Question

Minimize Z = x − 5y + 20
Subject to
$$\begin{gathered} x-y\ge 0 \\ -x+2y\ge 2 \\ x\ge 3 \\ y\le 4 \\ x,y\ge 0 \end{gathered}$$

Answer 1

First, we will convert the given inequations into equations, we obtain the following equations:
x − y = 0, − x + 2y = 2, x = 3, y = 4, x = 0 and y = 0.

Region represented by x − y ≥ 0 or x ≥ y:
The line x − y = 0 or x = y passes through the origin.The region to the right of the line x = y will satisfy the given inequation.
Let's check by taking an example like if we take a point (4, 3) to the right of the line x = y .Here x ≥ y.So, it satisfy the given inequation. Take a point (4, 5) to the left of the line x = y. Here, x ≤ y. That means it does not satisfy the given inequation.

Region represented by − x + 2y ≥ 2:
The line − x + 2y = 2 meets the coordinate axes at A(−2, 0) and B(0, 1) respectively. By joining these points we obtain the line
− x + 2y = 2.Clearly (0,0) does not satisfies the inequation − x + 2y ≥ 2. So,the region in xy plane which does not contain the origin represents the solution set of the inequation − x + 2y ≥ 2 .

The line x = 3 is the line that passes through the point (3, 0) and is parallel to Y axis. x ≥ 3 is the region to the right of the line x = 3.

The line y = 4 is the line that passes through the point (0, 4) and is parallel to X axis. y ≤ 4 is the region below the line y = 4.

Region represented by x ≥ 0 and y ≥ 0:
Since, every point in the first quadrant satisfies these inequations. So, the first quadrant is the region represented by the inequations x ≥ 0 and y ≥ 0.

The feasible region determined by the system of constraints x − y ≥ 0,− x + 2y ≥ 2, x ≥ 3, y ≤ 4, x ≥ 0 and y ≥ 0 are as follows.



The corner points of the feasible region are $C\left(3,\frac{5}{2}\right)$,$D\left(3,3\right)$, E(4, 4) and F(6, 4).
The values of Z at these corner points are as follows.

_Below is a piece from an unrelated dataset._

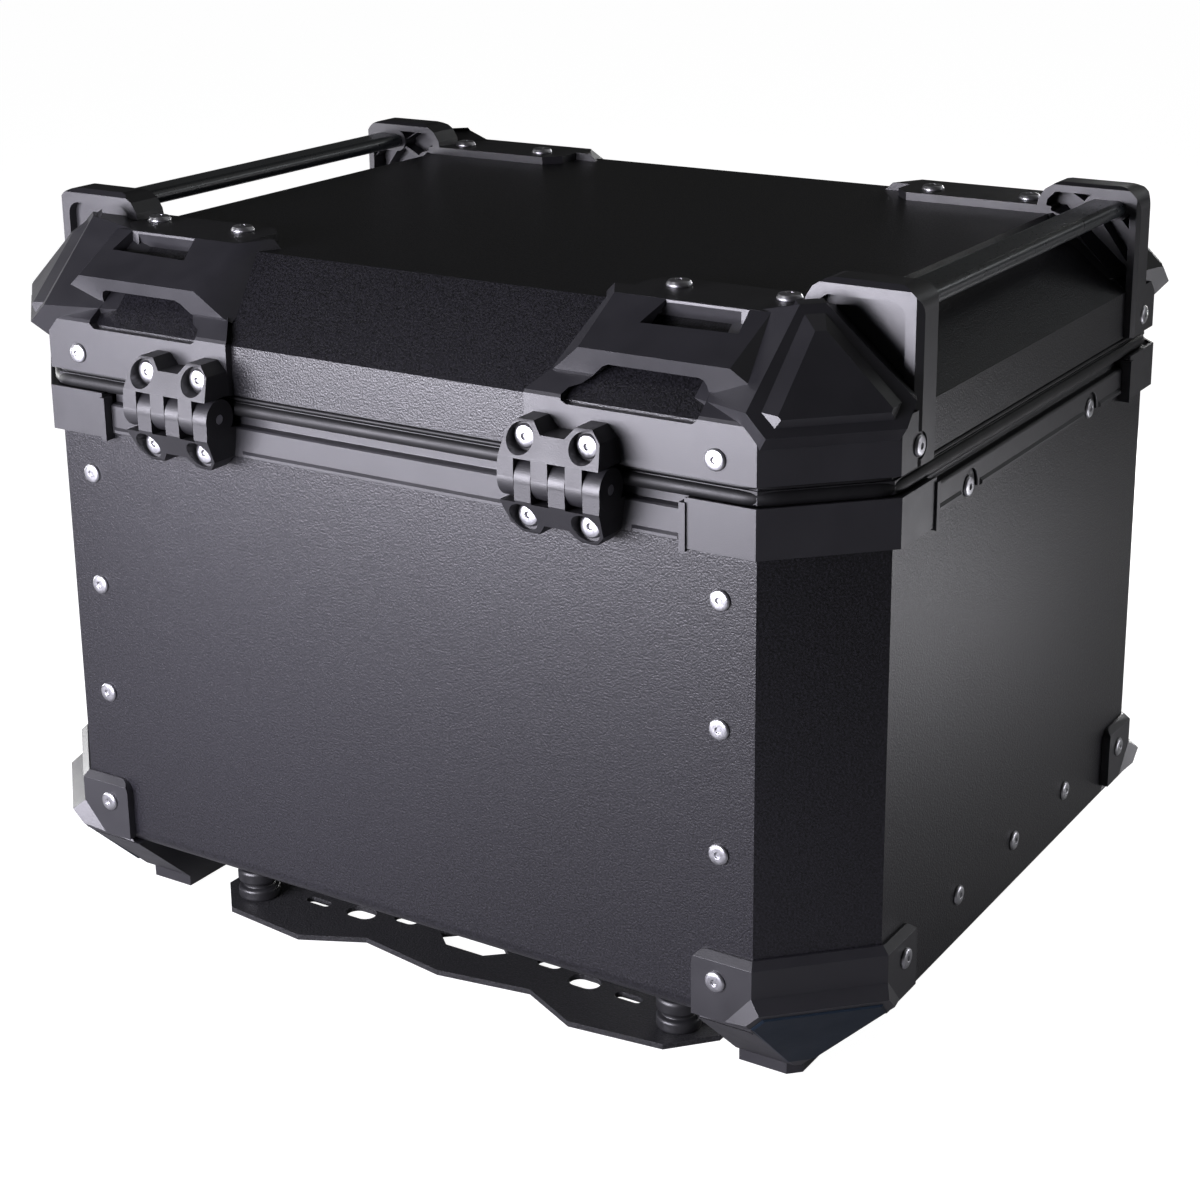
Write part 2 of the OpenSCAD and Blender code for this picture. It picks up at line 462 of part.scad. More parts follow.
// hollow of the bracket's inner side with the ribs that hold the tube
module bracket_hollow() difference() {
  py(110, 137.4, [[212, 330.1], [203, 333], [203.6, 338], [208, 342.4], [241, 342.6], [247, 340], [249.6, 334], [249.6, 292.6]]);
  translate([tube_x, 0, tube_z]) rotate([90, 0, 0]) linear_extrude(600, center = true) { for (s = [-1, 1]) translate([s * (tube_w - tube_h) / 2, 0]) circle(r = tube_h / 2 + 2.4); square([tube_w - tube_h, tube_h + 4.8], center = true); }
  for (r = [[[214, 344], [226, 337]], [[212, 326], [227, 334]], [[232, 330], [250, 306]], [[244, 331], [252, 322]], [[236, 340], [236, 346]]])
    py(128, 138, [r[0], r[0] + [1.4, -1.4], r[1] + [1.4, -1.4], r[1]]);
}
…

Corner point	Z = x − 5y + 20
$C\left(3,\frac{5}{2}\right)$	3 − 5 × $\frac{5}{2}$ + 20 = $\frac{21}{2}$
$D\left(3,3\right)$	3 − 5 × 3 + 20 = 8
E(4, 4)	4 − 5 × 4 + 20 = 4
F(6, 4)	6 − 5 × 4 + 20 = 6

Therefore, the minimum value of Z is 4 at the point E(4, 4). Hence, x = 4 and y = 4 is the optimal solution of the given LPP.
Thus, the optimal value of Z is 4.